◆ Direction: Filter out everything except lines holding "json".

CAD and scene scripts

-*-

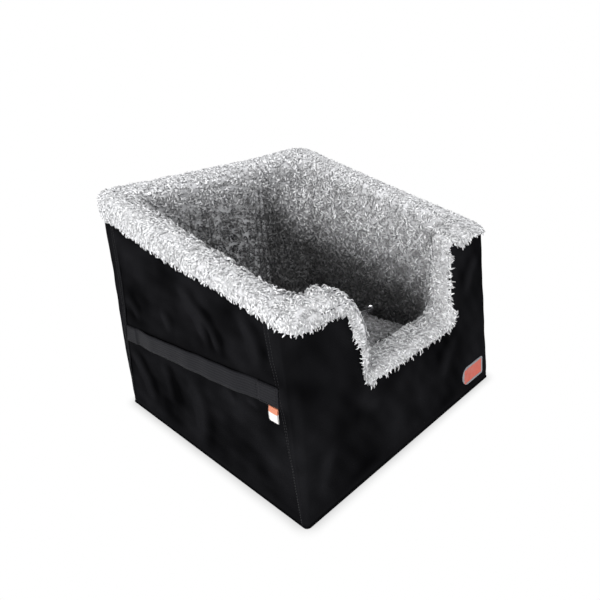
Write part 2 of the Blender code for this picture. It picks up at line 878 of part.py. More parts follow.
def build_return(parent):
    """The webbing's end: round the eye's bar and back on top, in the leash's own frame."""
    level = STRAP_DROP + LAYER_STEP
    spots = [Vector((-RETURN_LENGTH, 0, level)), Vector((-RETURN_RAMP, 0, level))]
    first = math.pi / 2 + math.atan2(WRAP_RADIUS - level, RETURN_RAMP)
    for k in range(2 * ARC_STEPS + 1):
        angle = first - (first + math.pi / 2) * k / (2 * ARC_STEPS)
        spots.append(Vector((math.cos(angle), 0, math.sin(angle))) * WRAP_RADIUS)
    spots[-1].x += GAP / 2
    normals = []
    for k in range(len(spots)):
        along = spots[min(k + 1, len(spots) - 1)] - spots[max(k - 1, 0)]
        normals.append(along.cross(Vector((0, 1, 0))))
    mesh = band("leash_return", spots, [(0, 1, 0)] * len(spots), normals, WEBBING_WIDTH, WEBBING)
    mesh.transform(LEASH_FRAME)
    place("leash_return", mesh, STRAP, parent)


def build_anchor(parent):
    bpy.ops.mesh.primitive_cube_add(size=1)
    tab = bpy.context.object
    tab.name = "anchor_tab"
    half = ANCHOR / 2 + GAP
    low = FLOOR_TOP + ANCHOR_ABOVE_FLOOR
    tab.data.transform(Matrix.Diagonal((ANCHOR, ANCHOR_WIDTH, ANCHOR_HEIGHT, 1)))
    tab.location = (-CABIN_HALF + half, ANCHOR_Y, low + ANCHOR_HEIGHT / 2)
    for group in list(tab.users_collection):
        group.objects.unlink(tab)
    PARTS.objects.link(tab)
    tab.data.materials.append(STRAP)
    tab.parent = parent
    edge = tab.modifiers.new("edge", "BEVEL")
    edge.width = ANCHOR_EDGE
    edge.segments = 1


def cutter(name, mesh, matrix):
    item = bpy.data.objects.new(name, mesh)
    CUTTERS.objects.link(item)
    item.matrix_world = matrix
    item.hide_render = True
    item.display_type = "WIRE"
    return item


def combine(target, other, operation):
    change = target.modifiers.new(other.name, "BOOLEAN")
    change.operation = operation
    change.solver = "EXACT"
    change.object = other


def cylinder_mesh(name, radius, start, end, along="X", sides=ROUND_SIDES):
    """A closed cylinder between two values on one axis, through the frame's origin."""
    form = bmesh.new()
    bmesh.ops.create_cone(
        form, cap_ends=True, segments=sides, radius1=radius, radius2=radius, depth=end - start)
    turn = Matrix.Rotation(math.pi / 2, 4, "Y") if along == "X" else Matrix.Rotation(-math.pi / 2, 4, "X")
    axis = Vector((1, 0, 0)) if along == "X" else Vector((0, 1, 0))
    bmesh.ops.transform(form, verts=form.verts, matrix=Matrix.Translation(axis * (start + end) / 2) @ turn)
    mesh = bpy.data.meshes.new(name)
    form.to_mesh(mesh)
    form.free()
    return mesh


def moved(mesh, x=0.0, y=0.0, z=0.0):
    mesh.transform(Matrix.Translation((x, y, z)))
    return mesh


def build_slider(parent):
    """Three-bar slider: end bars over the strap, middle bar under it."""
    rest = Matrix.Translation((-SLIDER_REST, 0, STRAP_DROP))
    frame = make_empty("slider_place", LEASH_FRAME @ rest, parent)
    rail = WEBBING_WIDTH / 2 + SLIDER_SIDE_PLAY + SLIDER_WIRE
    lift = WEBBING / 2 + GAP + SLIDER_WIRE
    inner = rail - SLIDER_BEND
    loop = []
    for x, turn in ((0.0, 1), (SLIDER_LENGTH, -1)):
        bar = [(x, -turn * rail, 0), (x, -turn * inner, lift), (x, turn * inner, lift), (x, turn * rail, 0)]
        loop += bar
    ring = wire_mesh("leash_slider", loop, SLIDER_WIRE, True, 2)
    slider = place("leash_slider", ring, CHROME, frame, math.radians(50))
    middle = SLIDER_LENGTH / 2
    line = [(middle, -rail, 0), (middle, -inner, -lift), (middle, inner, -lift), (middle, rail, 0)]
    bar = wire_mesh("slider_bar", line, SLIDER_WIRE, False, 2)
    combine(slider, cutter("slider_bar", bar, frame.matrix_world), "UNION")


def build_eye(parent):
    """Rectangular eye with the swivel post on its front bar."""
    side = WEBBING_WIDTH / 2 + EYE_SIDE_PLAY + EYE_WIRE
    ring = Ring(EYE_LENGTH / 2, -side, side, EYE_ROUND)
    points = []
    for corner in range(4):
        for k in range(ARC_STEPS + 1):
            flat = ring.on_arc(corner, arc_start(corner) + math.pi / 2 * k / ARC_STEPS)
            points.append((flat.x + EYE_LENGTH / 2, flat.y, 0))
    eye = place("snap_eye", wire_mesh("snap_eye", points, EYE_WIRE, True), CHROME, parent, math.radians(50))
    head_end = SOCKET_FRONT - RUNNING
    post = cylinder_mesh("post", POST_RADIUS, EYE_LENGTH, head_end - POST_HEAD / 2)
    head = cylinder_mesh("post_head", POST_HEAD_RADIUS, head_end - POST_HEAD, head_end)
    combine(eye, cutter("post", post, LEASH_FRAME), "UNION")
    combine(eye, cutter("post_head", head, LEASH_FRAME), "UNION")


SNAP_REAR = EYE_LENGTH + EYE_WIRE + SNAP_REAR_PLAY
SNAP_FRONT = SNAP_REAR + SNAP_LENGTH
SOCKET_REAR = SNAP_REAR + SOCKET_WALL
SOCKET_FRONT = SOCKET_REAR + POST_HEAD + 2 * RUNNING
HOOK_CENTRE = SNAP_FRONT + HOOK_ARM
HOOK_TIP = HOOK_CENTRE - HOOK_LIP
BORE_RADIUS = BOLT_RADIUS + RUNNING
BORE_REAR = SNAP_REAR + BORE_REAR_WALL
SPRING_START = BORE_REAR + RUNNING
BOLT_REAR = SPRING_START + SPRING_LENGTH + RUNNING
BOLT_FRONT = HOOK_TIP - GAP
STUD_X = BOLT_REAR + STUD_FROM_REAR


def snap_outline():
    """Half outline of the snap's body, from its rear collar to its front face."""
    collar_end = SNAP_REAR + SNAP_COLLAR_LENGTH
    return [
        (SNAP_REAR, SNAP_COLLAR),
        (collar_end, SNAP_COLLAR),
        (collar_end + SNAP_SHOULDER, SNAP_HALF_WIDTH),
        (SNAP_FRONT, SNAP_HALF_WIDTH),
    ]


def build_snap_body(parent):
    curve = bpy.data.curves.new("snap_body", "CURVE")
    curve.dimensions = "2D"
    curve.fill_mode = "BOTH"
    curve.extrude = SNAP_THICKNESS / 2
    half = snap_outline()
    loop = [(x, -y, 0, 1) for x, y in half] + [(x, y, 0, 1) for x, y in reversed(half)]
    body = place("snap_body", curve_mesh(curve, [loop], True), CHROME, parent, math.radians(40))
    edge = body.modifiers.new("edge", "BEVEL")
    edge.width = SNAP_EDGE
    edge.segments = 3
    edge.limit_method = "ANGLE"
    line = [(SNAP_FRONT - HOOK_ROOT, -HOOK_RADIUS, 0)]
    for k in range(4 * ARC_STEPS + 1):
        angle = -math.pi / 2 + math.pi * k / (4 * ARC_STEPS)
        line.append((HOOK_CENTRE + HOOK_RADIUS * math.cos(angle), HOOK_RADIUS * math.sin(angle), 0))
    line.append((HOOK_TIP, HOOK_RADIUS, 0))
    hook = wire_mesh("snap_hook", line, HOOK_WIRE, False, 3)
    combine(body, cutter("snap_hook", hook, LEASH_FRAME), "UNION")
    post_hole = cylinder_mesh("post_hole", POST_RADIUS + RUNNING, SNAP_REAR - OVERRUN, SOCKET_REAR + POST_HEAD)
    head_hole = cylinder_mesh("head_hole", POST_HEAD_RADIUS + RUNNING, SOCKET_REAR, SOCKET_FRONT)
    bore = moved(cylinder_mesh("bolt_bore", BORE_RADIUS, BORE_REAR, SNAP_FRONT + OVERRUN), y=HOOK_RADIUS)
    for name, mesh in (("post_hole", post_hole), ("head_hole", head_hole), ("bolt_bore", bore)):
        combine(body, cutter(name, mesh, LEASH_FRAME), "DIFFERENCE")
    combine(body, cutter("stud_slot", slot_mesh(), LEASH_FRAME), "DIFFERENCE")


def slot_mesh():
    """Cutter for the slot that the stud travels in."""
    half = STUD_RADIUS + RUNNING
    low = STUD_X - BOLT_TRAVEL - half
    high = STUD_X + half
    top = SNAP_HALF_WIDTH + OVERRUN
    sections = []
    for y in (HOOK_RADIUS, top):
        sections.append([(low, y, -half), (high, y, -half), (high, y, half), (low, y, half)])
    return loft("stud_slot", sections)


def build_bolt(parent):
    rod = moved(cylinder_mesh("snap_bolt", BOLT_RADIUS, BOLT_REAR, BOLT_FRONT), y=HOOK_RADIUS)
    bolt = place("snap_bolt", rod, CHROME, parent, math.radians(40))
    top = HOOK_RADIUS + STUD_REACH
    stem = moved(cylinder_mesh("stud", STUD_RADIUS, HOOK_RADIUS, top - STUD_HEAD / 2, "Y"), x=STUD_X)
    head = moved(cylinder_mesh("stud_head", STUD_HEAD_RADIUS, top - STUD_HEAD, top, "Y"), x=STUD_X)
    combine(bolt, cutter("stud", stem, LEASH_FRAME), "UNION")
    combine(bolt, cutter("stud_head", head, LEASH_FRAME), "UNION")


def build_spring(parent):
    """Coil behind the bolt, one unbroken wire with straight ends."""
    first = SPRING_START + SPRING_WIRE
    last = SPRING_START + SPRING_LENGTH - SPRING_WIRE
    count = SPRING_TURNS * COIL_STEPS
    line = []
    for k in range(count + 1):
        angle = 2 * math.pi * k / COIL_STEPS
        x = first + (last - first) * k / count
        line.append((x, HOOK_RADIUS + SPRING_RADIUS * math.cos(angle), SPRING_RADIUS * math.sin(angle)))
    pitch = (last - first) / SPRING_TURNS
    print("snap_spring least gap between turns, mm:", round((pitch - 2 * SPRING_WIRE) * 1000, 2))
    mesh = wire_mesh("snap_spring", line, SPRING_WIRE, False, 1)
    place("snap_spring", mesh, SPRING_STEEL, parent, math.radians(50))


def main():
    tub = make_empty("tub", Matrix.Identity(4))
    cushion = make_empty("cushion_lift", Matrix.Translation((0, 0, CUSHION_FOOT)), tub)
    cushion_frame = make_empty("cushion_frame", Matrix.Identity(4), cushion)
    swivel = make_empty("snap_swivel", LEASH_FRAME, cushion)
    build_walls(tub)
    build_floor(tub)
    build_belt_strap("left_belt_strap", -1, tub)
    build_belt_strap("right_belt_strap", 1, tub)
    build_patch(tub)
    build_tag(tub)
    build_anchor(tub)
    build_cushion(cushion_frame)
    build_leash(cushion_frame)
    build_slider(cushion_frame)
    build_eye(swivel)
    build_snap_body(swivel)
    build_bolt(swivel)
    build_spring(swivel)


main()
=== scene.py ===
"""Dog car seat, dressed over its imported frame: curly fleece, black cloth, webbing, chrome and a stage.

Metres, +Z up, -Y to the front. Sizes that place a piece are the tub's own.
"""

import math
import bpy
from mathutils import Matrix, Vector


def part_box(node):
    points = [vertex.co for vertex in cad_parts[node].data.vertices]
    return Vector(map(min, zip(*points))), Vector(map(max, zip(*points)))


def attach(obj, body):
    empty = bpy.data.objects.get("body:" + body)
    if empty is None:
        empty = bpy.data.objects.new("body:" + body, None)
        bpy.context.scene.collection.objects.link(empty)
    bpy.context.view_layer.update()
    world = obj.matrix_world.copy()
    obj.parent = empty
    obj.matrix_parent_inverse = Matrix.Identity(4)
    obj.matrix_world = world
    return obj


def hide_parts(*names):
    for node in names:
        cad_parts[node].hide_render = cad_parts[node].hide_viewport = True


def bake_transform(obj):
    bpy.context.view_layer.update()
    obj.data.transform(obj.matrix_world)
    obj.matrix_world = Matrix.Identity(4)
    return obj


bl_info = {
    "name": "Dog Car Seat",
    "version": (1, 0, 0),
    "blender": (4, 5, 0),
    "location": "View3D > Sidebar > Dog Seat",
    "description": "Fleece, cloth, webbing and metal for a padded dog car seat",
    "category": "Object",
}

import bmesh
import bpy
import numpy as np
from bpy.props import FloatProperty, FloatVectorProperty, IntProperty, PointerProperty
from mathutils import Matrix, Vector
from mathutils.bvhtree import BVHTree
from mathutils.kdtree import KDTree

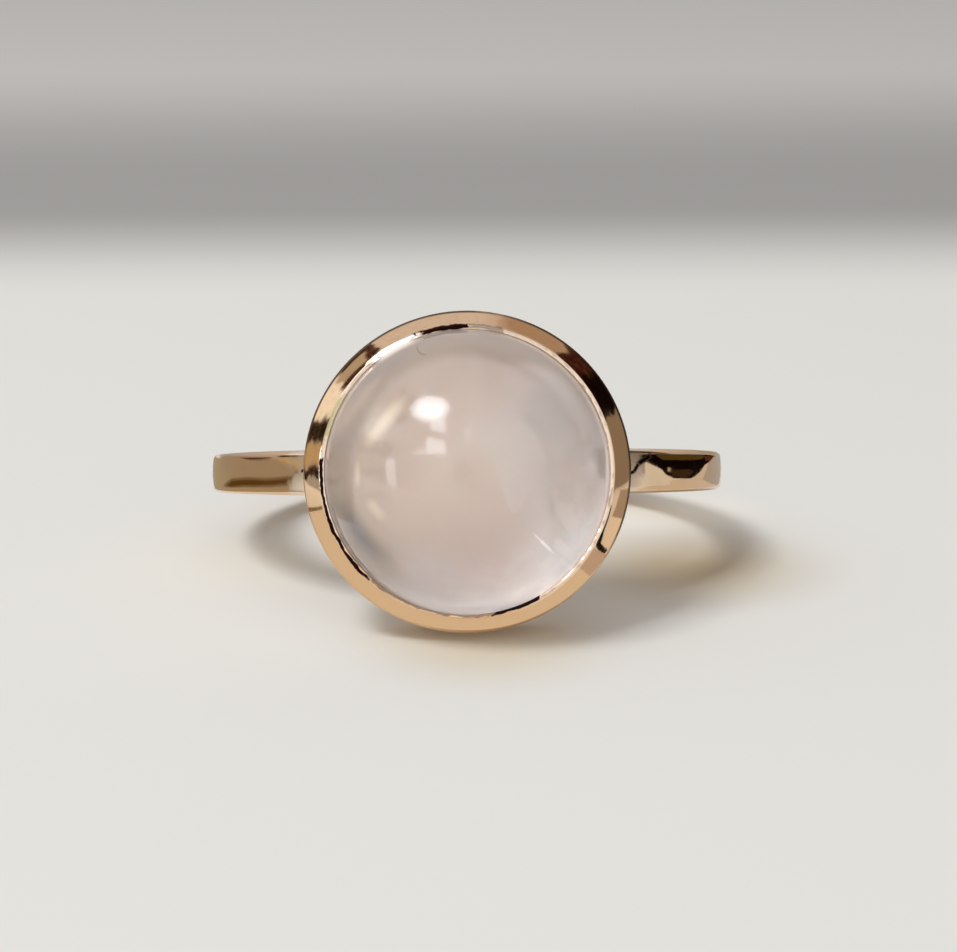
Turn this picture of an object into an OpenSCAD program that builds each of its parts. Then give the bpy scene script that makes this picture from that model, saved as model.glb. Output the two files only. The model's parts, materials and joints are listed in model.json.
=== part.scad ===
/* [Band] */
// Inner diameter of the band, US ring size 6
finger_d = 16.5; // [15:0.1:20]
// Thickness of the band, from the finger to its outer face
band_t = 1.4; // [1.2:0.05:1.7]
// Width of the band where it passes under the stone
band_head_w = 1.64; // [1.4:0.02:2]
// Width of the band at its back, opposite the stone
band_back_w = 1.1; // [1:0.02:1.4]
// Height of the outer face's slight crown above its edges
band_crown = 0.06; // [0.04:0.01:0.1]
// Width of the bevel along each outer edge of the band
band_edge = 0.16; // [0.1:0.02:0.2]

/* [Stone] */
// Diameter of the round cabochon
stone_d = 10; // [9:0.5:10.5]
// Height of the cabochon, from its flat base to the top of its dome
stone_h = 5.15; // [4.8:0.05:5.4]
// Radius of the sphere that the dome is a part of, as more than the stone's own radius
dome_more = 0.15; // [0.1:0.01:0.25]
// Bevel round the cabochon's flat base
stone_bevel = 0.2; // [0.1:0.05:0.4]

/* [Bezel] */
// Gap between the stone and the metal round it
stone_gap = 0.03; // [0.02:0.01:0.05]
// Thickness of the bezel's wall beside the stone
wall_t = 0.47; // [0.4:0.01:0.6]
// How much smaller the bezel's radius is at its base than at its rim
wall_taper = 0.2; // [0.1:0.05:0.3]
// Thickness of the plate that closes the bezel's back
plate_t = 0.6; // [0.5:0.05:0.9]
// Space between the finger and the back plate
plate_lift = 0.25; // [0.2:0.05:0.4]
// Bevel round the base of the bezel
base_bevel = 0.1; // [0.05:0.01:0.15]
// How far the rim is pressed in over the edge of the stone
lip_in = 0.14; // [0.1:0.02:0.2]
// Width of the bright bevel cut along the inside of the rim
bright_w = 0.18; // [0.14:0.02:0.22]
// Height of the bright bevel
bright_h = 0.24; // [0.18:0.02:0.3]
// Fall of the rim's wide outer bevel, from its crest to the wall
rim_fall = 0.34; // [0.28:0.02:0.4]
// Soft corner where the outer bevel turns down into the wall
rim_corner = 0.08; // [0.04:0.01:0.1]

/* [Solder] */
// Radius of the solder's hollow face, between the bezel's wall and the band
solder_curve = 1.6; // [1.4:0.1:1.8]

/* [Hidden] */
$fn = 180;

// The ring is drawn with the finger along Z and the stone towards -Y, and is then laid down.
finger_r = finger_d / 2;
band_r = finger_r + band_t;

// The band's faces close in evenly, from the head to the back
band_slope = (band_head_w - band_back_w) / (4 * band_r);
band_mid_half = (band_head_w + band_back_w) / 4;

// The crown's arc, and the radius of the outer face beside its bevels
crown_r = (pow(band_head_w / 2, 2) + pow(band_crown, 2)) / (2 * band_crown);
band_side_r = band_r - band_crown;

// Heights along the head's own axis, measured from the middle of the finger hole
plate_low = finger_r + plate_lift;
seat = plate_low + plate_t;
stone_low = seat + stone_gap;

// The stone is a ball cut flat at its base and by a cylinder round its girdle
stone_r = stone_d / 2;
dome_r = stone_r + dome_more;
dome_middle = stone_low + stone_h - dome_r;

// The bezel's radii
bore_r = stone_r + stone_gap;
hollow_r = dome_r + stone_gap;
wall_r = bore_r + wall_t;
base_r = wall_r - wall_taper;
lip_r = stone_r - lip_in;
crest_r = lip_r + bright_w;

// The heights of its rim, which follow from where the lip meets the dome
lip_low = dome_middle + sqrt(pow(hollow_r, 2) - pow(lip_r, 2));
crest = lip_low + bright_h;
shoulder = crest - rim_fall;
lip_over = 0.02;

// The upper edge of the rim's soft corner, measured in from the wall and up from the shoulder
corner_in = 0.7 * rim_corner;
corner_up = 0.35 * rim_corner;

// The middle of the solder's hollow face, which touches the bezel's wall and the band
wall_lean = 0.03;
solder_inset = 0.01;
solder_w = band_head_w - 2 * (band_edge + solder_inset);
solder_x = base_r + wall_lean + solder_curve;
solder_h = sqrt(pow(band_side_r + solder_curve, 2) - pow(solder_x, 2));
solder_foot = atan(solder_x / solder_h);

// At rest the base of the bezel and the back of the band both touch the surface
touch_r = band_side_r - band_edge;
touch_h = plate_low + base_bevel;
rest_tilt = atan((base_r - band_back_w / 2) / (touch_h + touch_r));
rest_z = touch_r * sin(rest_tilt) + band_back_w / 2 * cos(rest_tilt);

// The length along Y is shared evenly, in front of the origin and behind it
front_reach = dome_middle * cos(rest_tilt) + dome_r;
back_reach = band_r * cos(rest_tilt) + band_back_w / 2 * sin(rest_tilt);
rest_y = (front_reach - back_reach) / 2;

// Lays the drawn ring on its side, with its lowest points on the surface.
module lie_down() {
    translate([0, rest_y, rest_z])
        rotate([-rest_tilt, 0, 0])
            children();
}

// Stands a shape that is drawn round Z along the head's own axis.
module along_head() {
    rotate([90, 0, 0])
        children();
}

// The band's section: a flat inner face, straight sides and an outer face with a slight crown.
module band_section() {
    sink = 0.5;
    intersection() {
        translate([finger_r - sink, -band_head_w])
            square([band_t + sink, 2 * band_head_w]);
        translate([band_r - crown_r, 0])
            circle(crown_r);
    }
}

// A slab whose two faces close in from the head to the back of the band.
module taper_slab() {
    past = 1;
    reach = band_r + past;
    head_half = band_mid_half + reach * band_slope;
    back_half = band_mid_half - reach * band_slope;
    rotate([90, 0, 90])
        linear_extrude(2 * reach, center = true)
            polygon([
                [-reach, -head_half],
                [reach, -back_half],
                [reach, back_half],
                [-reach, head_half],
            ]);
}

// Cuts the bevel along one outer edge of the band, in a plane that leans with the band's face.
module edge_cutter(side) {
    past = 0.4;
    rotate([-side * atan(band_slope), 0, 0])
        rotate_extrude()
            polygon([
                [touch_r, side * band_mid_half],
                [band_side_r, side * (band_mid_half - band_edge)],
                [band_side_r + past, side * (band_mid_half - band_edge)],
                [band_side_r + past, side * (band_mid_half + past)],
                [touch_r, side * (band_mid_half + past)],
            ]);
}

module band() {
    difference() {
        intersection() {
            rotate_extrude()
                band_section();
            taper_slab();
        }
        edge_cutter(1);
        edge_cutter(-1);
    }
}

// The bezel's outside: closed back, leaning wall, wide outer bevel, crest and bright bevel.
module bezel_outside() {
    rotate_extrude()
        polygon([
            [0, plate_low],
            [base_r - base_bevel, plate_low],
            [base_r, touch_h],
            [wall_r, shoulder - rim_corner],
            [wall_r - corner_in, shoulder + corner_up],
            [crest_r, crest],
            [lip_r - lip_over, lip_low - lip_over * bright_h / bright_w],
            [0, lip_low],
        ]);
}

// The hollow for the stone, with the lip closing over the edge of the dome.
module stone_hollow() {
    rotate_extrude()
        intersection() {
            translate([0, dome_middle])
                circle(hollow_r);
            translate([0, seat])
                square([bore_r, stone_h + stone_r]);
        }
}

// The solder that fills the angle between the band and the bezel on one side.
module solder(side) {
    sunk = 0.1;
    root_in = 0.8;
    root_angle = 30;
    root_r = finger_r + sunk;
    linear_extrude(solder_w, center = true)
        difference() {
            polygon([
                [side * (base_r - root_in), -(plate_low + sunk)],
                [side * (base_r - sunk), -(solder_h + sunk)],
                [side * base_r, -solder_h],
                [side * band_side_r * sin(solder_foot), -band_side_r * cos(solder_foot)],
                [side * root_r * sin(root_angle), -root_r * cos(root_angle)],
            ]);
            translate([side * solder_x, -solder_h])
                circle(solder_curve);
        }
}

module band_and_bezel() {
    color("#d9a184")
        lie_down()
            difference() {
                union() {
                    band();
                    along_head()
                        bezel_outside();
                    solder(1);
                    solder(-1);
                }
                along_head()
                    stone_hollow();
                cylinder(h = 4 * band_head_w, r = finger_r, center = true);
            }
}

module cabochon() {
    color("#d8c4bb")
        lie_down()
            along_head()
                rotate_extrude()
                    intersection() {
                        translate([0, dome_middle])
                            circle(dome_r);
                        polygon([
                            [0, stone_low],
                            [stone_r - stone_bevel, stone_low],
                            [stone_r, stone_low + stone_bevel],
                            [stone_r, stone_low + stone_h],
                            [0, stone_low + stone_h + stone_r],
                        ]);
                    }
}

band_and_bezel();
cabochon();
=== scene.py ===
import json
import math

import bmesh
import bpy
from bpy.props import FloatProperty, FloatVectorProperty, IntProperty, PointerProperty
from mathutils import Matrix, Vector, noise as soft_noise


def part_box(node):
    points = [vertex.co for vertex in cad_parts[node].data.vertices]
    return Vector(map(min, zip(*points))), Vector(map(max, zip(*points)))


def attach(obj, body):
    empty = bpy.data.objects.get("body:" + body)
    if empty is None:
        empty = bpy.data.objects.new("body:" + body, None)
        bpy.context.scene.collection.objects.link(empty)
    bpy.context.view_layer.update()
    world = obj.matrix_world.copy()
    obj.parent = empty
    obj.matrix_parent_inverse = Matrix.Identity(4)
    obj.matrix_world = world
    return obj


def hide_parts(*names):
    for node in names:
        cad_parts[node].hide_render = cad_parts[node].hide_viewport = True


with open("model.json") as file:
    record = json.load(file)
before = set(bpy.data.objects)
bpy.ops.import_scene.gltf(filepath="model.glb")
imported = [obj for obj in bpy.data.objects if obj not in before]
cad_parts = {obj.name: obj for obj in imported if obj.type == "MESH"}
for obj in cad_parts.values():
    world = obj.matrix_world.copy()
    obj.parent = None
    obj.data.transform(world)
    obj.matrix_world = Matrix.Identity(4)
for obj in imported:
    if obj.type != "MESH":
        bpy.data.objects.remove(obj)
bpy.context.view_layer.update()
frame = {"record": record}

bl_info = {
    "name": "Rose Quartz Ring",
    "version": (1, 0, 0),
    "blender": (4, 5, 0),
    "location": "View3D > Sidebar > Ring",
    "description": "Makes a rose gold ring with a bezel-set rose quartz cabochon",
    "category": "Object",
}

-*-

◆ Response to this task:
Turn this picture of an object into an OpenSCAD program that builds each of its parts. Then give the bpy scene script that makes this picture from that model, saved as model.glb. Output the two files only. The model's parts, materials and joints are listed in model.json.
import json
with open("model.json") as file:
    record = json.load(file)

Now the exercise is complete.